“Yaban” by Yakup Kadri Karaosmanoglu

Yaban(Author: Yakup Kadri Karaosmanoglu) + (Year: 1932) + (Goodreads)

(Around the world: Turkey)


Review:

Initially I was not sure about this book. Having read Kiralik Konak, I couldn’t fully grasp where the author was going and why he had a sudden change of heart as to his world views. However, I quickly realized that at the beginning of the book he heavily used irony to introduce the strange world of Anatolia to the reader.

Similarly to what I said in my review about The Bridge on the Drina, I think that a person who has never had any kind of contact with Anatolia, and with Turkey outside of Istanbul in general, would have a problem completely understanding Yaban (translated as The Strange on Wikipedia; whereas yabancı is a foreigner, an alien [though not one from outer space]).

This book represents a world that has hardly changed from the time it was written, or, as a matter of fact, the time it is set in, or any time before that. Anatolia is not anything that one could just imagine. The people living there are, and seem to have been for a really long time, suspended in a certain timelessness. Their world might change as the outside world does, but their mindset doesn’t necessarily need to follow.

The main character in Yaban is a veteran from the war, the son of a rich family from Istanbul, who loses his arm during WWI and, defeated, decides to “look for himself” in a quiet village in Anatolia, supposedly somewhere close to Sakarya (which is still far away from inner or Eastern Anatolia, which is yet another, completely different world). What this man is not prepared for is that even though he is from the same country, even though he speaks almost the same language, albeit much more refined, even though he has lost his arm to protect these people, they will never see him as one of them. He is always rejected as a crippled outsider, unwanted and unwelcome. The most that he ever achieves is to be tolerated, but never sought after.

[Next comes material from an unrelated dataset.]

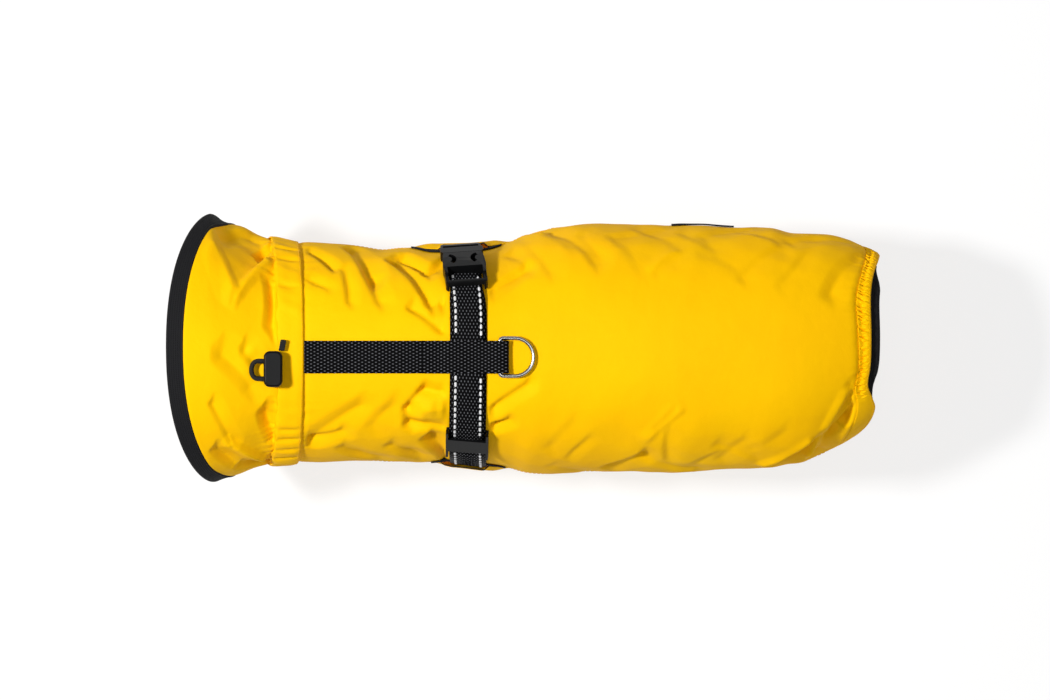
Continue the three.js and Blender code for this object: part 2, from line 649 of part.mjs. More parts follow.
// A round wire along a closed flat outline
function wireRing(places, radius, sides) {
  const count = places.length;
  const geometry = new THREE.BufferGeometry();
  const points = [];
  const index = [];
  places.forEach((place, i) => {
    const along = places[(i + 1) % count].clone().sub(places[(i + count - 1) % count]).normalize();
    const sideways = new THREE.Vector3(along.y, -along.x, 0);
    for (let k = 0; k < sides; k += 1) {
      const turn = 2 * Math.PI * k / sides;
      const point = place.clone().addScaledVector(sideways, radius * Math.cos(turn));
      points.push(point.x, point.y, point.z + radius * Math.sin(turn));
      const next = ((i + 1) % count) * sides;
      const [a, b, c, d] = [i * sides + k, next + k, next + (k + 1) % sides, i * sides + (k + 1) % sides];
      index.push(a, b, c, a, c, d);
    }
  });
  geometry.setAttribute('position', new THREE.Float32BufferAttribute(points, 3));
  geometry.setIndex(index);
  geometry.computeVertexNormals();
  return geometry;
}

function makeRing() {
  const outlineOfD = new THREE.Path();
  const { halfWidth, corner, reach } = ring;
  outlineOfD.moveTo(0, -halfWidth + corner);
  outlineOfD.absarc(corner, -halfWidth + corner, corner, Math.PI, 1.5 * Math.PI, false);
  outlineOfD.absarc(reach, 0, halfWidth, -0.5 * Math.PI, 0.5 * Math.PI, false);
  outlineOfD.absarc(corner, halfWidth - corner, corner, 0.5 * Math.PI, Math.PI, false);
  const places = outlineOfD.getPoints(6).map((p) => new THREE.Vector3(p.x, p.y, 0));
  const separate = places.filter((p, i) => p.distanceTo(places[(i + 1) % places.length]) > 0.2);
  const mesh = addPiece('d_ring', wireRing(separate, ring.wire / 2, 8), steel);
  mesh.position.set(ring.x, 0, formPoint(ring.x, 0, ring.height).z);
}

// The cord lock over the front edge of the casing, with the loop of drawcord that stands out of it
function makeCordLock() {
  const lock = { x: -145.2, y: -9.0, alongCoat: 14, across: 27, low: 1.6, bevel: 1.6, high: 12.4 };
  const base = formPoint(lock.x, -6, 0).z;
  const half = { x: lock.alongCoat / 2 - lock.bevel, y: lock.across / 2 - lock.bevel };
  const round = 3.2;
  const shape = new THREE.Shape();
  shape.absarc(half.x - round, half.y - round, round, 0, Math.PI / 2, false);
  shape.absarc(-half.x + round, half.y - round, round, Math.PI / 2, Math.PI, false);
  shape.absarc(-half.x + round, -half.y + round, round, Math.PI, 1.5 * Math.PI, false);
  shape.absarc(half.x - round, -half.y + round, round, 1.5 * Math.PI, 2 * Math.PI, false);
  shape.closePath();
  const body = new THREE.ExtrudeGeometry(shape, {
    depth: lock.high - 2 * lock.bevel,
    bevelThickness: lock.bevel,
    bevelSize: lock.bevel,
    bevelSegments: 2,
    curveSegments: 3,
  });
  const mesh = addPiece('cord_lock', body, blackPlastic);
  mesh.position.set(lock.x, lock.y, base + lock.low + lock.bevel);

  const cord = { diameter: 3.6, z: base + lock.low + 4.1, face: lock.x - lock.alongCoat / 2 - seamGap };
  const span = { near: -3.0, far: -16.2, bulge: 4.2, flat: 0.72 };
  const radius = (span.near - span.far) / 2;
  const places = [[cord.face, span.near], [cord.face - span.bulge * 0.6, span.near]];
  for (const part of steps(8)) {
    const turn = Math.PI * (0.5 + part);
    places.push([
      cord.face - span.bulge + Math.cos(turn) * radius * span.flat,
      (span.near + span.far) / 2 + Math.sin(turn) * radius,
    ]);
  }
  places.push([cord.face - span.bulge * 0.6, span.far], [cord.face, span.far]);
  const curve = new THREE.CatmullRomCurve3(places.map(([x, y]) => new THREE.Vector3(x, y, cord.z)));
  const ringShape = new THREE.Shape().absarc(0, 0, cord.diameter / 2, 0, 2 * Math.PI, false);
  const along = { steps: 16, extrudePath: curve, curveSegments: 3 };
  addPiece('cord_loop', new THREE.ExtrudeGeometry(ringShape, along), blackWebbing);

  const tab = { x: -139.0, y: 8.8, long: 8.4, thick: 3.0, z: base + lock.low + 3.2 };
  const end = tab.long / 2;
  const tabShape = outline([[-2.2, -end], [2.2, -end], [3.6, end - 1], [2.4, end], [-0.6, end]]);
  const tabMesh = addPiece('cord_tab', extruded(tabShape, 0, tab.thick), blackPlastic);
  tabMesh.position.set(tab.x, tab.y, tab.z - tab.thick / 2 + 0.6);
}

makePanels();
makeHem();
makeSlitEdging();
girthPiece('girth_strap_top', -49, 43.5, 28);
girthPiece('girth_strap_under', -296.9, -49.4, 48);
makeSpineStrap();
makeBuckle();
makeSlider();
makeRing();
makeCordLock();

export default coat;
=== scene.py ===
import math

import bpy
import numpy as np
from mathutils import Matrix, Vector


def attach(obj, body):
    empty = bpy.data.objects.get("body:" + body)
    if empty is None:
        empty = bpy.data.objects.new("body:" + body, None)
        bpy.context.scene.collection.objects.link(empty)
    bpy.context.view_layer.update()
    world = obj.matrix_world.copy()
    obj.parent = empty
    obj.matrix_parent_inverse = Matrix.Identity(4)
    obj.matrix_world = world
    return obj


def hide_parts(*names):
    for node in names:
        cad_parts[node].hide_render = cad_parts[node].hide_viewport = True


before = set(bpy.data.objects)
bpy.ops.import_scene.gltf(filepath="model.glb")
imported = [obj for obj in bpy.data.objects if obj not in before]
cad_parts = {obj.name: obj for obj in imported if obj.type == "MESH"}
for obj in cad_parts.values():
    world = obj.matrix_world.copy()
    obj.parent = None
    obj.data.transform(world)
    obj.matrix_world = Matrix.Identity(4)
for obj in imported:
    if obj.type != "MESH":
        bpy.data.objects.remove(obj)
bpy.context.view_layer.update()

# Shapes are worked out in millimetres in the coat's own frame and put into Blender in metres:
# x runs from the collar to the hem, y is the buckle side, z is up from the back,
# and an angle runs round the body, 0 on the spine and growing to the buckle side.
mm = 0.001

# Camera: straight above the back, far away, as the photograph was taken
view = {"height": 9.0, "centre": (42.75, 5.25), "frameWidth": 787.5, "sharpAt": -40.0, "sensor": 36.0}
cameraData = bpy.data.cameras.new("camera")
cameraData.sensor_width = view["sensor"]
cameraData.lens = view["sensor"] * (view["height"] / mm - view["sharpAt"]) / view["frameWidth"]
camera = bpy.data.objects.new("camera", cameraData)
camera.location = (view["centre"][0] * mm, view["centre"][1] * mm, view["height"])
bpy.context.scene.collection.objects.link(camera)
bpy.context.scene.camera = camera
bpy.context.scene.view_settings.view_transform = "Standard"

# Outer outline of the cloth at each station
outline = {
    "x": [-226.5, -195, -184.5, -171, -154.5, -133.5, -118.5, -88.5, -66, -43.5, -13.5, 9, 31.5, 46.5, 61.5,
          91.5, 121.5, 166.5, 196.5, 226.5, 241.5, 256.5, 271.5, 286.5, 294, 301.5, 312],
    "left": [113, 109.5, 102, 98.3, 91, 85.5, 86.3, 84.8, 81.4, 82.5, 82.6, 83.5, 87, 93.8, 97.6, 100.5, 99.8,
             99, 97.5, 97.8, 94.5, 93, 91.6, 88.2, 84.8, 81.8, 76.5],
    "right": [-97, -95.3, -91.5, -87.8, -81.5, -79, -78.8, -79, -78.8, -79, -79, -81.5, -83.6, -87.3, -88,
              -87.4, -86, -86.8, -84.2, -83.6, -81.2, -78, -70.8, -62.3, -57.8, -53.8, -47.5],
    "top": [15, 12, 10, 6, 1, -2, -1, 0, 0.6, 1.1, 1.5, 1.8, 2.4, 3, 3.6, 4.4, 4.5, 3, 1, -2, -4, -7, -10.5,
            -14.5, -17, -19.5, -23],
    "bottom": [-186, -180, -174, -168, -161, -158, -163, -178, -188, -196, -200, -201, -199, -196, -193, -186,
               -180, -172, -166, -160, -157, -154, -150, -146, -143, -140, -136],
}

# Angle of the side seams at each station
seams = {
    "x": [-140, -66, -48, -30, -8, 12, 24, 38, 64, 110, 312],
    "left": [97, 94, 86, 77.5, 76, 77, 81, 87, 94, 98, 98],
    "right": [-97, -96, -92, -86, -83, -83, -86, -92, -97, -98, -98],
}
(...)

The world has changed a lot since the times of the book – the Turkish Liberation War (1919-1922), but I wouldn’t say that Anatolia has done so, too. I had the opportunity to live in Ankara, the second biggest metropolis in Turkey, and to travel around the country, and I can understand the character of this book very well. While in university life I could almost fit in, especially considering that I speak the language, whenever me and my friends would go on a trip to any other city in Anatolia, we would stick out like a sore thumb. On one occasion we were walking on a seemingly empty market street in a rather big town, only to have every single person from every single store come out to gawk at us in a matter of seconds.

Therefore, this special mindset can be attributed to the culture of this mainland part of Turkey. The closed societies, everyone knowing everybody else, the people sticking together in times of need, but always mistrusting outsiders. This is something that, I believe, was a common phenomenon all over the world before globalization and multiculturalism, but in many parts of the world, and especially Europe, where by many standards Turkey is, it has changed a lot since. More so, even if strangers and foreigners are noticeable in small towns all over Europe, they are still more welcome.

I think that this lack of change in Anatolia can, therefore, be attributed to the continuing conflict between European culture and Islamic tradition. And when I say Islamic tradition, I especially need to underline the word tradition. Because religions of all kinds are tightly linked to following a set of rules which resist time and change and, in some cases, get much stronger with time and under the pressure of outside forces to evolve.

What bothered me in this story is also closely linked to the traditionalism of religion. Yaban is very actual today. I am afraid to say that in the last century it has never been more close to the reality of the current situation than today. The book is set right in the middle of Ataturk’s war for the liberalization of Turkey. Ataturk’s ideas were very controversial at the time. Today he is widely beloved, but that was not necessarily so during his rise to power. He was also considered an outsider and even an oppressor by some. And the main reason for that was that Ataturk shared many of the European values, including the idea that religion should not play a central role in society. Which means that after he became head of the newly born Turkish Republic, he lowered the importance of religion and went ahead to educate the people in a new set of cultural values.

In recent years religion has been re-gaining its positions, which means that more and more people become torn between Westernization and dedication to Islam. And this time around the government, in opposition to Ataturk’s principles, is promoting the role of religion, therefore taking a step back from what was achieved during the Liberation War. And never has the following quote from the book been more relevant to society, and not in a good way:

– I know, you are one of them. 
– Who are “them”?
– The ones who support Kemal Pasha [Ataturk].
– How can a man be a Turk and not support Kemal Pasha?
– My friend, we are not Turks.
– What are you, then?
– We are Muslim, alhamdulillah, praise be to God.